# Anybody bloating have success on the Carb.Addicts diet??



## cs (Dec 8, 2004)

Hello, I was just wondering if anyone that bloats like me whenever I eat ANYTHING have any luck with the Carb.Addicts diet?? I have been doing it faitfully for THREE weeks now and no change, I still bloat the same after something enters my stomach, the only thing good about it is I lost my sweet tooth and the desire to eat alot sometimes, I have been cheating now because I have been so disgusted with this bloating and fullness not changing that now all the good stuff about this diet changed and before I start all over again, should maybe I go the Low-fat route instead of Low Carb. one, I think also maybe sugars causing alot of this but I dont even know where to start with that, what in the world can you eat then, without sugar???!!! Thanks for your time, Cindy


----------



## Guest (Aug 3, 2000)

Most people with bloating are lucky enough to be a safe enough weight to lose a few pounds, but I weigh 72 lbs. (at 5'2") and cannot go on such a diet. I get VERY bloated after eating and stay that way most of the time. As bloated as I am, I have to consume additional calories just to maintain my weight. I don't think a carb-free diet is good for anyone though. I know meat is one of my bloating triggers. I, just like you, have come to realize that it doesn't matter what I eat (or IF I eat), so I might as well eat almost anything. I only have a few problem foods. In your case, I suggest plenty of water and not too much fat. Sugar never bothers me, but artificial sweeteners can cause bloating.


----------



## cs (Dec 8, 2004)

Distended, Like you I too dont need to diet, I am 114lbs. at 5ft,4in. But I did this diet to help my husband, also hoping that maybe these carbs. were causing my problems, because after 7 years of this, I still dont know what my trigger foods are, are maybe our stomachs too small for how much we are eating, I hope not because I can bloat after eating crackers!! Do you also feel full? I really hate that! Do you get mucous in your stool? I did and when I limited my carbs. I didnt anymore, so I dont know which route to stay, kinda hard for my husband &I to do different diets, and the low carbs. is working for him. I want to order the book by Dr.Atkins that tells about IBS and how to cure. Thanks, Cindy


----------



## RumbleGirl (Feb 1, 2000)

Hello - Maybe you need to limit only certain carbs. Here is a link to a Specific Carbohydrate Diet http://www.scdiet.org I have cut back on my carbs - but in no way am I doing no-carbs! No carbs and low carbs are two very different things. And I am eating this way in order to be healthy - not for weight loss. This will be my way of eating for the rest of my life. I have started a web site that details how I became symptom-free thru diet alone http://ibsinfo.homepage.com for those who are interested.[This message has been edited by RumbleGirl (edited 08-02-2000).]


----------



## Guest (Aug 3, 2000)

I can't really say I'm full or hungry. I can't ever tell and would say I'm never really either one. I don't feel my stomach or anything in it, only my colon. How much I eliminate determines how much I can eat. It's as if the state of my colon (empty or full) is the state of my stomach. Anyway, I have occasional mucus (probably from taking milk of magnesia daily for 3 years) but it's ONLY when I get rid of gas. I don't limit carbohydrates either, although I've found spaghetti noodles to be VERY bloating which has somewhat cut my carb intake.


----------



## Guest (Aug 5, 2000)

Thanks Rumble girl for that *ibsinfo.homepage*I went there and finally came up with this: http://www.leapallergy.com/delayed.html Found some interesting stuff on food allergies and How they can have a delayed reaction, which makes it hard to know what caused it.
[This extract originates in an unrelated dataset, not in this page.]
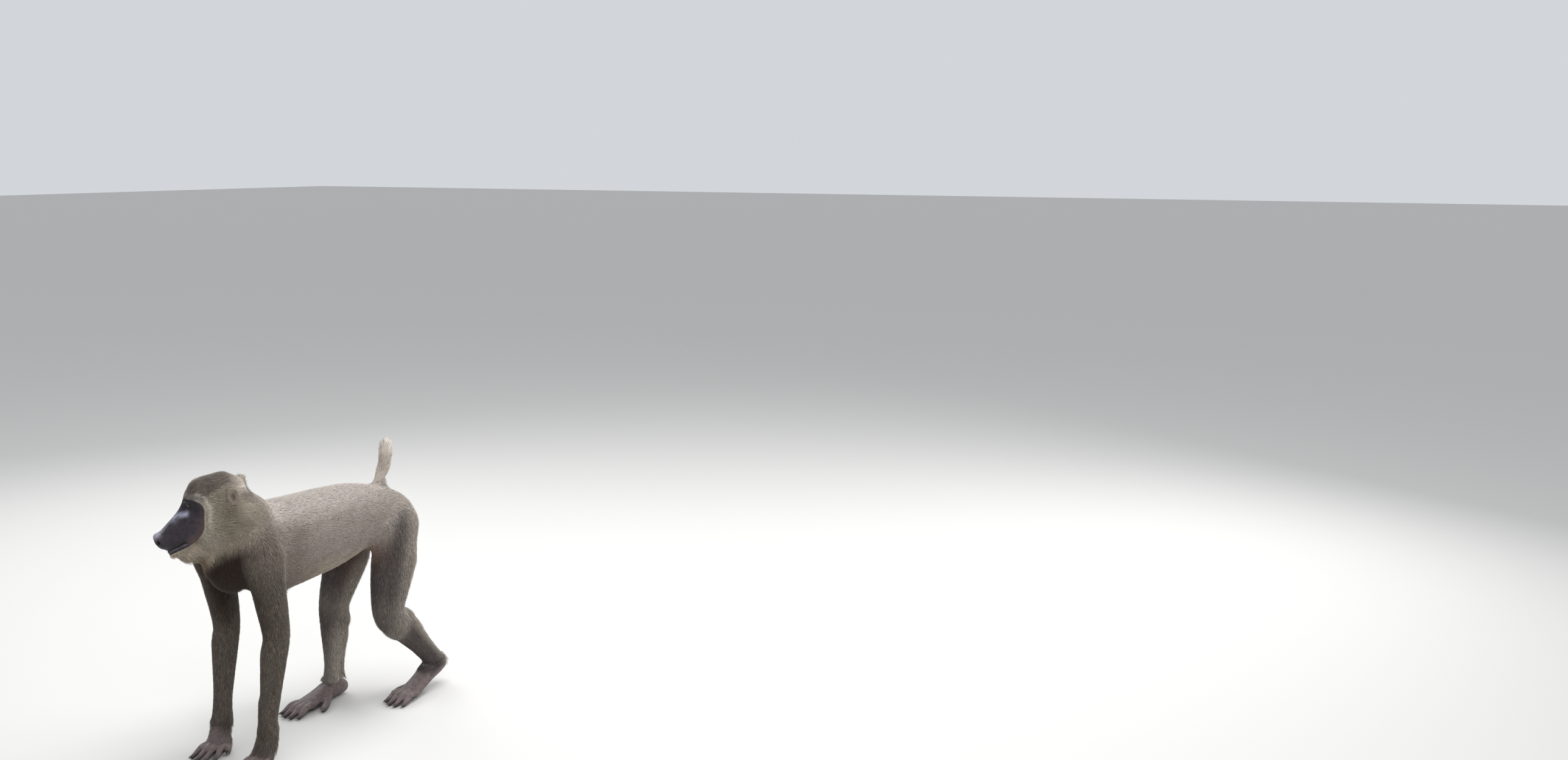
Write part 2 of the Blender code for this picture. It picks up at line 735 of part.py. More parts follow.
def head_locks(head):
    """The cheek ruff, beard, crown and nape. Hair lies back from the face, along +Y in its frame."""
    draw = random.Random(11)
    place = head_matrix()
    turn = place.to_3x3().normalized()
    locks = []

    def plant(point, lie, length, width, thick, lift=0.0, free=0.0):
        """free is how far the lock may leave the surface for its own lie."""
        root, out = on_surface(head, place @ Vector(point))
        lie = turn @ Vector(lie).normalized()
        lie = (lie - out * lie.dot(out) * (1 - free)).normalized()
        out = (out - lie * out.dot(lie)).normalized()
        size = HEAD_SCALE * draw.uniform(0.88, 1.12)
        swing = Matrix.Rotation(draw.uniform(-0.14, 0.14), 3, out)
        locks.append(lock(root, swing @ lie, out, length * size, width * size, thick, -lift))

    for s in (-1, 1):
        for y, length, width, angles in RUFF_ROWS[: 2 if s < 0 else 3]:  # her right cheek meets the shoulder
            for angle in angles:
                a = math.radians(angle)
                point = (s * 0.070 * math.cos(a), y + 0.004 * math.sin(a), -0.020 + 0.062 * math.sin(a))
                plant(point, (s * 0.22, 1, -0.26), length, width, 0.0046, 0.0025)
        for k in range(BEARD_LOCKS):
            point = (s * (0.013 + 0.004 * k), -0.094 + 0.024 * k, -0.110)
            plant(point, (s * 0.12, 0.80, -0.60), 0.028, 0.0180, 0.0050, 0.0, 0.75)
    for angle, count, length in CROWN_ROWS:
        f = math.radians(angle)
        for k in range(count):
            across = math.radians(22) * (k - (count - 1) / 2)
            point = Vector((math.sin(across), -math.cos(f) * math.cos(across), math.sin(f) * math.cos(across)))
            lie = (0.5 * math.sin(across), math.sin(f), math.cos(f))
            plant(point * 0.12, lie, length, 0.0200, 0.0040, 0.0006)
    return locks


def tail_locks(tail):
    """A small tuft round the end of the tail."""
    draw = random.Random(5)
    tip, before = Vector(TAIL_ROWS[-1][:3]), Vector(TAIL_ROWS[-2][:3])
    lie = (tip - before).normalized()
    side = lie.orthogonal().normalized()
    locks = []
    for ring, back in ((0, 0.016), (1, 0.005)):
        for k in range(4):
            a = 2 * math.pi * (k + 0.5 * ring) / 4
            out = (Matrix.Rotation(a, 3, lie) @ side).normalized()
            root, normal = on_surface(tail, tip - lie * back + out * 0.02)
            along = (lie - normal * lie.dot(normal)).normalized()
            locks.append(lock(root, along, normal, draw.uniform(0.014, 0.018), 0.0095, 0.0032, 0.0030, 0.003))
    return locks


# Parting into nodes.


def joint_plane(upper, middle, lower=None, t=1.0):
    """A place at or just over a joint and the way on past it, halfway between its two limbs."""
    a, b = joint(upper), joint(middle)
    down = (b - a).normalized()
    after = (joint(lower) - b).normalized() if lower else Vector((0, 0, -1))
    return a.lerp(b, t), (down + after).normalized()


def beyond(centre, normal, reach, depth=0.30):
    """A region maker for take: what lies past the plane, within reach of its centre."""
    return lambda extra: half_space(centre, normal, reach, depth, extra)


def inflated(obj, growth):
    made = duplicate(obj, "inflated")
    grow = made.modifiers.new("grow", "DISPLACE")
    grow.mid_level = 0.0
    grow.strength = growth
    return settle(made)


def clear_of(obj, *others, solver="EXACT", growth=GAP):
    """Cuts from obj what lies within that growth of the others."""
    for other in others:
        tool = inflated(other, growth)
        boolean(obj, tool, "DIFFERENCE", solver)
        remove((tool,))


def cut_plane(obj, centre, normal, reach=(0.2, 0.2), depth=0.4):
    """Removes what lies past the plane."""
    tool = add_object("tool", half_space(centre, normal, reach, depth))
    boolean(obj, tool, "DIFFERENCE")
    remove((tool,))


def part_limbs(body):
    for side in ("left", "right"):
        s = 1 if side == "left" else -1
        wrist, down = joint_plane(f"elbow_{side}", f"wrist_{side}", t=0.97)
        cut_plane(body, wrist - down * GAP / 2, down, (0.05, 0.05), 0.1)
        elbow, down = joint_plane(f"shoulder_{side}", f"elbow_{side}", f"wrist_{side}")
        take(body, f"forearm_{side}", beyond(elbow, down, (0.05, 0.075)))
        ankle, down = joint_plane(f"knee_{side}", f"ankle_{side}", t=0.96)
        cut_plane(body, ankle - down * GAP / 2, down, (0.05, 0.04), 0.1)
        knee, down = joint_plane(f"hip_{side}", f"knee_{side}", f"ankle_{side}")
        take(body, f"shank_{side}", beyond(knee, down, (0.06, 0.14)))
        arm = Vector((s * 0.080, -0.180, 0.290))
        take(body, f"upper_arm_{side}", beyond(arm, (0, 0.06, -1), (0.056, 0.068)))
        thigh = Vector((s * 0.075, 0.170, 0.300))
        take(body, f"thigh_{side}", beyond(thigh, (0, 0, -1), (0.073, 0.105)))
    tail = Vector(TAIL_ROWS[1][:3])
    take(body, "tail", beyond(tail, (0.05, 0.35, 1), (0.04, 0.04), 0.2))


def main():
    clear_scene()
    body = build_body()
    part_limbs(body)
    head, block = build_head()
    clear_of(body, block, solver="MANIFOLD")
    end = head_matrix() @ Vector(NECK_END)
    along = (end - Vector(NECK_BASE)).normalized()
    neck = take(body, "neck", beyond(Vector(NECK_BASE).lerp(end, 0.60), along, (0.075, 0.070), 0.2))
    ears = [build_ear(side) for side in ("left", "right")]
    for ear in ears:
        clear_of(ear, block, neck)
    remove((block,))
    fuse_locks(head, head_locks(head))
    for growth in (0.0, 1.5 * GAP):
        clear_of(head, neck, body, *ears, solver="MANIFOLD", growth=growth)
    fuse_locks(bpy.data.objects["tail"], tail_locks(bpy.data.objects["tail"]))
    for side in ("left", "right"):
        build_eye(side)
        s = 1 if side == "left" else -1
        wrist, down = joint_plane(f"elbow_{side}", f"wrist_{side}", t=0.97)
        hand = build_paw(
            f"hand_{side}",
            f"wrist_{side}",
            hand_parts(joint(f"wrist_{side}").z),
            -s,
            math.radians(HAND_TURN[side]),
            loft(fore_rows(side)[-3:], sides=18),
        )
        cut_plane(hand, wrist + down * GAP / 2, -down, (0.05, 0.05), 0.1)
        ankle, down = joint_plane(f"knee_{side}", f"ankle_{side}", t=0.96)
        foot = build_paw(
            f"foot_{side}",
            f"ankle_{side}",
            foot_parts(joint(f"ankle_{side}").z, HEEL_LIFT[side]),
            -s,
            math.radians(FOOT_TURN[side]),
            loft(hind_rows(side)[-3:], sides=18),
        )
        cut_plane(foot, ankle + down * GAP / 2, -down, (0.04, 0.03), 0.08)
    finish_nodes()


def finish_nodes():
    """Puts the origin on the floor under the middle of the whole, and closes up each mesh."""
    nodes = [obj for obj in bpy.data.objects if obj.type == "MESH"]
    low = Vector([min(v.co[k] for obj in nodes for v in obj.data.vertices) for k in range(3)])
    high = Vector([max(v.co[k] for obj in nodes for v in obj.data.vertices) for k in range(3)])
    shift = -(low + high) / 2
    shift.z = -low.z
    for obj in nodes:
        obj.data.transform(Matrix.Translation(shift))
        obj.data.name = obj.name
        for face in obj.data.polygons:
            face.use_smooth = False
    print("shift", [round(v, 5) for v in shift])


main()
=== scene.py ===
import math

import bmesh
import bpy
import numpy as np
from mathutils import Matrix, Vector
from mathutils.bvhtree import BVHTree


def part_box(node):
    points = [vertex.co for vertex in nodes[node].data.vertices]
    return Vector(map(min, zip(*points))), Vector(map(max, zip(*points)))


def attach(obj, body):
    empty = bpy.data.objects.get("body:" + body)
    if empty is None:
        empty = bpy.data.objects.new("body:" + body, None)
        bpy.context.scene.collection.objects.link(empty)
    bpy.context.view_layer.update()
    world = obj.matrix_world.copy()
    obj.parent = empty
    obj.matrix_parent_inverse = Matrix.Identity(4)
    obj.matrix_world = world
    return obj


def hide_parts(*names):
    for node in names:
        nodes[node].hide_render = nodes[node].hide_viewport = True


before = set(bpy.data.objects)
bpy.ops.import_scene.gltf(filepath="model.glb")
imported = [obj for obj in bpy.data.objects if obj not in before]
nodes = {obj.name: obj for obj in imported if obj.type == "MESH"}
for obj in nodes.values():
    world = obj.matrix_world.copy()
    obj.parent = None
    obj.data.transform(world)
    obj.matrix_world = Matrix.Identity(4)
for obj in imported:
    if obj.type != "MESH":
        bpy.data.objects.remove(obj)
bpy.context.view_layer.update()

# A drill standing on all fours: one skin over the fixed solids, and a short coat of solid tufts on it.
# Metres, +Z up. The animal faces -Y and +X is its left.

scene = bpy.context.scene


# Where the animal's parts lie

pose = {
    "headYaw": -50,  # degrees, toward its right
    "headPitch": 14.5,  # nose down
    "headRoll": 3,
    "headSize": 0.91,
    "headCentre": (0.018, -0.213, 0.482),  # before the whole was centred on its box
    "eyePlace": (0.018, -0.060, 0.0105),  # in the head's frame
    "eyeRadius": 0.0090,
    "eyeDeeper": 0.0018,
    "eyeTurn": 14,  # degrees outward
    "gaze": (0, -1, -0.04),
}

joints = {  # before the whole was centred on its box
    "nape": (0.004, -0.182, 0.445),
    "withers": (0, -0.140, 0.395),
    "rump": (0, 0.165, 0.375),
    "brisket": (0, -0.190, 0.330),
    "groin": (0, 0.150, 0.320),
    "shoulderLeft": (0.061, -0.184, 0.388),
    "elbowLeft": (0.062, -0.163, 0.232),
    "wristLeft": (0.062, -0.191, 0.066),
    "shoulderRight": (-0.061, -0.184, 0.388),
    "elbowRight": (-0.070, -0.156, 0.232),
    "wristRight": (-0.060, -0.184, 0.066),
    "hipLeft": (0.051, 0.158, 0.358),
    "kneeLeft": (0.060, 0.117, 0.190),
    "ankleLeft": (0.066, 0.234, 0.058),
    "hipRight": (-0.051, 0.158, 0.358),
    "kneeRight": (-0.072, 0.110, 0.197),
    "ankleRight": (-0.067, 0.093, 0.044),
    "tailBase": (0, 0.160, 0.410),
    "tailMiddle": (0.002, 0.186, 0.456),
    "tailTip": (0.006, 0.188, 0.500),
}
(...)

------------------ Don't make ME come down there!!. GOD[This message has been edited by Joyce (edited 08-04-2000).]


----------



## cs (Dec 8, 2004)

Hello,Thanks Rumblegirl and Joyce for that LEAP information but it is just way too expensive for me, especially since all the other things I have tried cost so much and have spent way too much money already on this.I am going to keep trying this Low-carb. diet and walk, see how that goes. Later, Cindy


----------



## Guest (Aug 7, 2000)

Hello! I just read your post and the advice of others, I just wanted to add mine as well and I hope maybe I could help just a little at least. I eat mostly carbs, it works the best for me, plus I am on Levsinex. I know how eat does not work for everyone, but I have been able to eat, go and do things and mostly never worry how I am feeling. I eat: potatoes, chicken rice, corn, green beans, peas, cucombers, carrots, all crackers that I like, breads, eggs, granola, nutra grain bars, and chicken. I dont drink anything that has caffine in it at all. I try to stay away from orange juice or lemonaide, mainly for the acid. Well for 2 days I have eaten faty and gasy food, due to family cravings and now I am totally bloated. So I will try to go to the bathroom and do some situps and other exercises that help me. I should be back to normal in the morning.1 in every 2 people have IBS, so I guess everyone reacts differently to different foods. You just have to do whats best for you. I hope you feel better.


----------



## Guest (Aug 12, 2000)

CS I know what you mean about spending to much money. I have thrown so much away and nothing works that I am afraid to try somethig new. but found it interesting about the delayed reeaction. That makes it impossible to know what caused anything.By the way sugars are very high in carbs. I did not solve my problem completely by giveing up all starches and sugars but it did cit back on the amount of gas I got.Good luck







<><><><><><><><><><><><><><------------------ Don't make ME come down there!!. GOD


----------